§ **Exercise instructions**
Each record is to be printed again precisely as it reads.

** begin Supplied data **

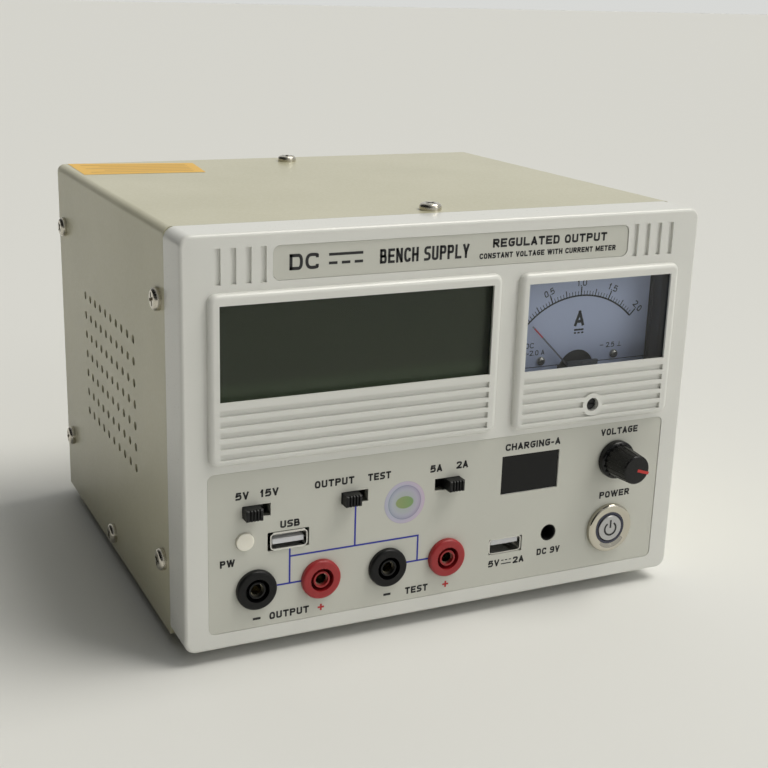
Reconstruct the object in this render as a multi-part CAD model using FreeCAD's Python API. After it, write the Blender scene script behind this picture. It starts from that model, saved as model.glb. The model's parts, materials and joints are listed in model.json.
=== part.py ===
import FreeCAD, Part
import math
import os

# Bench power supply: a sheet-steel case with a moulded front bezel, a display, a moving-coil
# meter, banana sockets, USB sockets, three slide switches, a control knob and a power button.
#
# Working frame, millimetres: x runs across the front from its middle, y runs into the case from
# the bezel's front plane, z runs up from the bezel's bottom edge. save() shifts each solid to the
# part's own frame, whose origin is the centre of the whole part's footprint, at the feet.

# ---- Driving sizes: case ----
CASE_WIDTH = 195.0
CASE_HEIGHT = 141.0
CASE_DEPTH = 172.5
HALF_WIDTH = CASE_WIDTH / 2
FOOT_HEIGHT = 5.0
KNOB_HEIGHT = 13.9
REAR_REACH = 4.9
FRONT_PLANE_Y = KNOB_HEIGHT - (KNOB_HEIGHT + CASE_DEPTH + REAR_REACH) / 2

SHEET = 1.0
TRAY_SHEET = 1.2
FIT_GAP = 0.15
BEND_RADIUS = 3.0
BEZEL_DEPTH = 17.0
BEZEL_WALL = 3.0
BEZEL_CORNER = 4.0
BEZEL_EDGE = 1.3
LIP_END = 30.0
INSIDE_X = HALF_WIDTH - SHEET - FIT_GAP
INSIDE_TOP = CASE_HEIGHT - SHEET - FIT_GAP
INSIDE_BOTTOM = TRAY_SHEET + FIT_GAP
LIP_WALL = 1.95

# ---- Driving sizes: screws ----
SCREW_RADIUS = 1.9
SCREW_HOLE = 2.05
SCREW_HEAD_RADIUS = 3.9
SCREW_HEAD_HEIGHT = 2.4
SIDE_SCREWS = [(23.7, 116.5), (162.0, 116.5), (23.7, 25.3), (162.0, 25.3), (93.0, 7.0)]
TOP_SCREWS = [23.7, 160.0]

# ---- Driving sizes: vents in the two sides ----
VENT_COLUMNS = 10
VENT_ROWS = 7
VENT_PITCH = 8.0
VENT_RADIUS = 1.6
VENT_FIRST = (57.0, 46.7)

# ---- Driving sizes: raised frames around the display and the meter ----
FRAME_RISE = 2.5
FRAME_Z = (65.8, 122.5)
FRAME_CORNER = 3.0
FRAME_EDGE = 1.8
DISPLAY_FRAME_X = (-89.0, 15.5)
DISPLAY_WINDOW_X = (-85.6, 12.0)
METER_FRAME_X = (23.0, 89.0)
METER_DROP = 0.7
METER_WINDOW_X = (26.0, 85.4)
WINDOW_Z = (87.4, 118.8)
WINDOW_FRONT = -1.6
GROOVE_COUNT = 5
GROOVE_TOP = 84.9
GROOVE_PITCH = 3.68
GROOVE_WIDTH = 2.1
GROOVE_DEPTH = 1.0
LCD_X = (-86.0, 13.0)
LCD_Z = (84.0, 121.5)

# ---- Driving sizes: labels, set into shallow recesses ----
LABEL_THICKNESS = 0.3
OVERLAY_X = 89.3
OVERLAY_Z = (5.8, 62.8)
OVERLAY_RECESS = 0.5
HIDDEN_MARGIN = 0.8
PLATE_X = 67.1
PLATE_Z = (125.1, 136.4)
PLATE_RECESS = 0.6
SLOT_X = [70.2, 75.2, 80.2, 85.3]
SLOT_WIDTH = 2.0
SLOT_Z = (124.9, 136.4)
SLOT_DEPTH = 1.0

# ---- Driving sizes: controls and sockets, as (x, z) on the front ----
SWITCHES = [(-72.4, 48.2, "left"), (-36.9, 48.2, "left"), (-1.2, 48.2, "right")]
SWITCH_SLOT = (10.0, 4.4)
SLIDER_SIZE = (5.8, 4.0)
SLIDER_REACH = 4.0
SLIDER_TRAVEL = 3.8
LENS = (-76.6, 38.0)
LENS_RADIUS = 3.1
OUTPUT_USB = (-61.0, 36.4)
CHARGE_USB = (24.1, 20.5)
USB_SHELL = (13.4, 5.9)
OUTPUT_USB_GAP = 0.8
CHARGE_USB_GAP = 0.25
JACK = (42.3, 22.7)
JACK_RADIUS = 3.25
CHARGE_DISPLAY_X = (20.7, 44.7)
CHARGE_DISPLAY_Z = (40.5, 55.2)
SOCKET_Z = 20.1
SOCKETS = {
    "output_negative_socket": -72.6,
    "output_positive_socket": -49.2,
    "test_negative_socket": -23.9,
    "test_positive_socket": -0.6,
}
SOCKET_HEAD_RADIUS = 7.1
SOCKET_HEAD_HEIGHT = 1.8
SOCKET_BARREL_RADIUS = 5.6
CONTACT_BORE = 2.0
CONTACT_RADIUS = 2.3
CONTACT_FRONT = 0.2
CONTACT_DEPTH = 14.0
KNOB = (69.3, 48.5)
BUTTON = (68.9, 21.0)
BUTTON_BARREL_RADIUS = 8.0
BUTTON_TRAVEL = 2.0
SHAFT_RADIUS = 3.0
RUNNING_GAP = 0.05

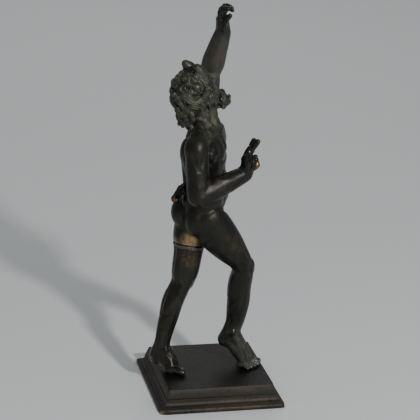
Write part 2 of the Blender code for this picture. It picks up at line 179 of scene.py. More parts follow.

** end Supplied data **

§ **Complete output**
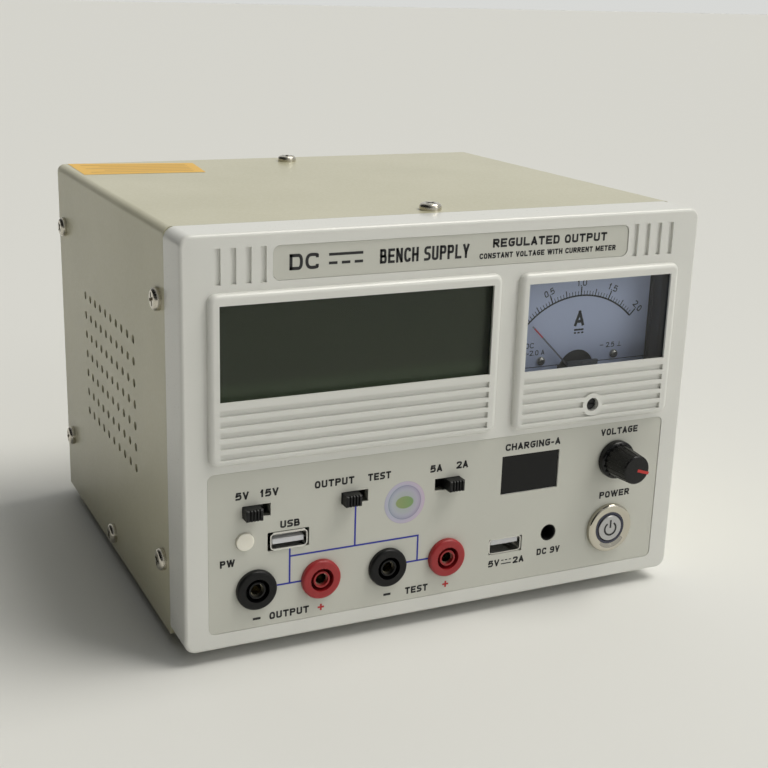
Reconstruct the object in this render as a multi-part CAD model using FreeCAD's Python API. After it, write the Blender scene script behind this picture. It starts from that model, saved as model.glb. The model's parts, materials and joints are listed in model.json.
=== part.py ===
import FreeCAD, Part
import math
import os

# Bench power supply: a sheet-steel case with a moulded front bezel, a display, a moving-coil
# meter, banana sockets, USB sockets, three slide switches, a control knob and a power button.
#
# Working frame, millimetres: x runs across the front from its middle, y runs into the case from
# the bezel's front plane, z runs up from the bezel's bottom edge. save() shifts each solid to the
# part's own frame, whose origin is the centre of the whole part's footprint, at the feet.

# ---- Driving sizes: case ----
CASE_WIDTH = 195.0
CASE_HEIGHT = 141.0
CASE_DEPTH = 172.5
HALF_WIDTH = CASE_WIDTH / 2
FOOT_HEIGHT = 5.0
KNOB_HEIGHT = 13.9
REAR_REACH = 4.9
FRONT_PLANE_Y = KNOB_HEIGHT - (KNOB_HEIGHT + CASE_DEPTH + REAR_REACH) / 2

SHEET = 1.0
TRAY_SHEET = 1.2
FIT_GAP = 0.15
BEND_RADIUS = 3.0
BEZEL_DEPTH = 17.0
BEZEL_WALL = 3.0
BEZEL_CORNER = 4.0
BEZEL_EDGE = 1.3
LIP_END = 30.0
INSIDE_X = HALF_WIDTH - SHEET - FIT_GAP
INSIDE_TOP = CASE_HEIGHT - SHEET - FIT_GAP
INSIDE_BOTTOM = TRAY_SHEET + FIT_GAP
LIP_WALL = 1.95

# ---- Driving sizes: screws ----
SCREW_RADIUS = 1.9
SCREW_HOLE = 2.05
SCREW_HEAD_RADIUS = 3.9
SCREW_HEAD_HEIGHT = 2.4
SIDE_SCREWS = [(23.7, 116.5), (162.0, 116.5), (23.7, 25.3), (162.0, 25.3), (93.0, 7.0)]
TOP_SCREWS = [23.7, 160.0]

# ---- Driving sizes: vents in the two sides ----
VENT_COLUMNS = 10
VENT_ROWS = 7
VENT_PITCH = 8.0
VENT_RADIUS = 1.6
VENT_FIRST = (57.0, 46.7)

# ---- Driving sizes: raised frames around the display and the meter ----
FRAME_RISE = 2.5
FRAME_Z = (65.8, 122.5)
FRAME_CORNER = 3.0
FRAME_EDGE = 1.8
DISPLAY_FRAME_X = (-89.0, 15.5)
DISPLAY_WINDOW_X = (-85.6, 12.0)
METER_FRAME_X = (23.0, 89.0)
METER_DROP = 0.7
METER_WINDOW_X = (26.0, 85.4)
WINDOW_Z = (87.4, 118.8)
WINDOW_FRONT = -1.6
GROOVE_COUNT = 5
GROOVE_TOP = 84.9
GROOVE_PITCH = 3.68
GROOVE_WIDTH = 2.1
GROOVE_DEPTH = 1.0
LCD_X = (-86.0, 13.0)
LCD_Z = (84.0, 121.5)

# ---- Driving sizes: labels, set into shallow recesses ----
LABEL_THICKNESS = 0.3
OVERLAY_X = 89.3
OVERLAY_Z = (5.8, 62.8)
OVERLAY_RECESS = 0.5
HIDDEN_MARGIN = 0.8
PLATE_X = 67.1
PLATE_Z = (125.1, 136.4)
PLATE_RECESS = 0.6
SLOT_X = [70.2, 75.2, 80.2, 85.3]
SLOT_WIDTH = 2.0
SLOT_Z = (124.9, 136.4)
SLOT_DEPTH = 1.0

# ---- Driving sizes: controls and sockets, as (x, z) on the front ----
SWITCHES = [(-72.4, 48.2, "left"), (-36.9, 48.2, "left"), (-1.2, 48.2, "right")]
SWITCH_SLOT = (10.0, 4.4)
SLIDER_SIZE = (5.8, 4.0)
SLIDER_REACH = 4.0
SLIDER_TRAVEL = 3.8
LENS = (-76.6, 38.0)
LENS_RADIUS = 3.1
OUTPUT_USB = (-61.0, 36.4)
CHARGE_USB = (24.1, 20.5)
USB_SHELL = (13.4, 5.9)
OUTPUT_USB_GAP = 0.8
CHARGE_USB_GAP = 0.25
JACK = (42.3, 22.7)
JACK_RADIUS = 3.25
CHARGE_DISPLAY_X = (20.7, 44.7)
CHARGE_DISPLAY_Z = (40.5, 55.2)
SOCKET_Z = 20.1
SOCKETS = {
    "output_negative_socket": -72.6,
    "output_positive_socket": -49.2,
    "test_negative_socket": -23.9,
    "test_positive_socket": -0.6,
}
SOCKET_HEAD_RADIUS = 7.1
SOCKET_HEAD_HEIGHT = 1.8
SOCKET_BARREL_RADIUS = 5.6
CONTACT_BORE = 2.0
CONTACT_RADIUS = 2.3
CONTACT_FRONT = 0.2
CONTACT_DEPTH = 14.0
KNOB = (69.3, 48.5)
BUTTON = (68.9, 21.0)
BUTTON_BARREL_RADIUS = 8.0
BUTTON_TRAVEL = 2.0
SHAFT_RADIUS = 3.0
RUNNING_GAP = 0.05

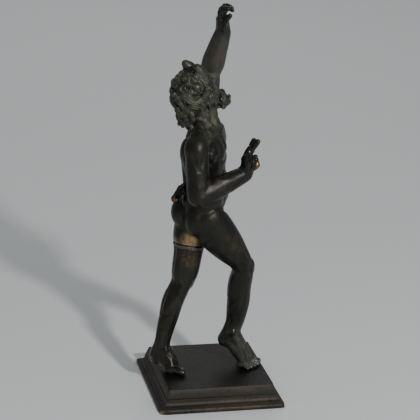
Write part 2 of the Blender code for this picture. It picks up at line 179 of scene.py. More parts follow.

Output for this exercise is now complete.